Victor Marie Hugo nació en Besançon (Francia) en 1802. A los 15 años ganó el concurso de poesía de la Academia Francesa de Letras; a los 20 años recibió una pensión de Luis XVIII por su primer libro de poemas. Sus “Obras Completas”, que alcanzan quince tomos, ocupan 17.500 fruitivas páginas.

Fue un pintor talentoso y audaz. Fue diputado en varias oportunidades y también senador. Sus teorías sociales y morales abogaban por la defensa de los derechos de la mujer, la enseñanza gratuita y obligatoria, la abolición de la pena de muerte. Cabe recordar que durante 19 años Victor Hugo se exilió de Francia, tras su enfrentamiento con Luis Napoleón Bonaparte, al que dedicó su libro “Napoleón el pequeño”.

      Su vida fue la de una centuria sembrada por los cambios vertiginosos en la ciencia, la política y las artes. Y él no fue un espectador de esos cambios, sino un protagonista y hasta juez de ellos.

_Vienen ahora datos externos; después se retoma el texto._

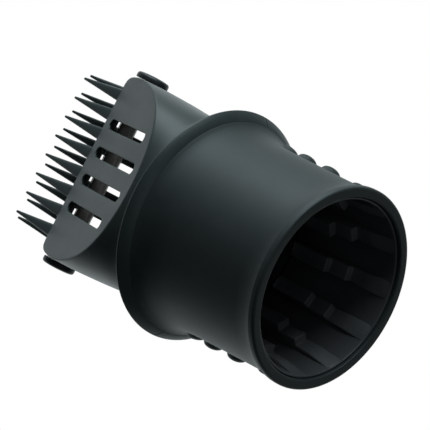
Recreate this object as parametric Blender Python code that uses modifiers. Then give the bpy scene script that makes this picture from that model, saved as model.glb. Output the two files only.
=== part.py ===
"""Hair-dryer comb nozzle with a stretch-fit rubber sleeve.

The nozzle stands on the sleeve's mouth, with the comb teeth up. Z is the air path, X runs along
the comb rows and Y runs from the four-slot face to the three-window face. Metres throughout.
"""
import math

import bmesh
import bpy
from mathutils import Matrix, Vector

MM = 0.001
GAP = 0.3 * MM

# sleeve
MOUTH_RADIUS = 34.0 * MM
LIP_BORE = 30.6 * MM
LIP_ROUND = 0.9 * MM
SLEEVE_BORE = 30.4 * MM
SLEEVE_WAIST = 32.8 * MM
SLEEVE_TOP_RADIUS = 36.8 * MM
SLEEVE_TOP = 55.6 * MM
SLEEVE_SOCKET_RADIUS = 31.9 * MM
# radius and height down the outside, from the flare's edge to the lip
SLEEVE_OUTSIDE = (
    (SLEEVE_TOP_RADIUS, 54.6 * MM),
    (35.9 * MM, 53.4 * MM),
    (34.8 * MM, 51.2 * MM),
    (34.0 * MM, 48.2 * MM),
    (33.5 * MM, 44.0 * MM),
    (SLEEVE_WAIST, 10.0 * MM),
    (33.1 * MM, 5.0 * MM),
)
SLEEVE_BORE_START = 3.0 * MM
SLEEVE_SOCKET_BASE = 45.7 * MM
DOME_RADIUS = 3.6 * MM
DOME_RISE = 2.2 * MM
DOME_SINK = 0.6 * MM
DOME_PITCH = 10.9 * MM
DOME_FIRST = 15.2 * MM
DOME_BURIED_SHARE = 0.3
WALL_SWELL = 0.5 * MM
WALL_SWELL_HEIGHT = 38.0 * MM
WALL_SWELL_LIMIT = 1.2
# degrees round from the X axis, for each row of an oval pad
DOME_ROWS = ((15, 32), (9, 25, 41), (9, 25, 41), (15, 32))

# ribbed liner
LINER_BASE = 1.2 * MM
LINER_TOP = 44.6 * MM
LINER_RADIUS = SLEEVE_BORE - GAP
LINER_BORE = 29.5 * MM
LINER_LEAD_IN = (0.3 * MM, 1.0 * MM)
RIB_ROOT_DEPTH = 0.4 * MM
RIB_COUNT = 12
RIB_WIDTH = 5.6 * MM
RIB_BASE = 1.5 * MM
RIB_RAMP_TOP = 10.8 * MM
# top and crest radius of each step above the ramp
RIB_STEPS = (
    (17.0 * MM, 27.9 * MM),
    (24.5 * MM, 25.5 * MM),
    (40.0 * MM, 23.0 * MM),
)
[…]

Murió en París el 22 de mayo de 1885 en “la estación de las rosas”, como lo había predicho 15 años atrás. Tuvieron lugar entonces los funerales populares más grandes que ha conocido Francia. Su cuerpo fue expuesto bajo el Arco de Triunfo y posteriormente depositado en el Panteón. Era, sigue siendo, una fuerza de la naturaleza. Un continente.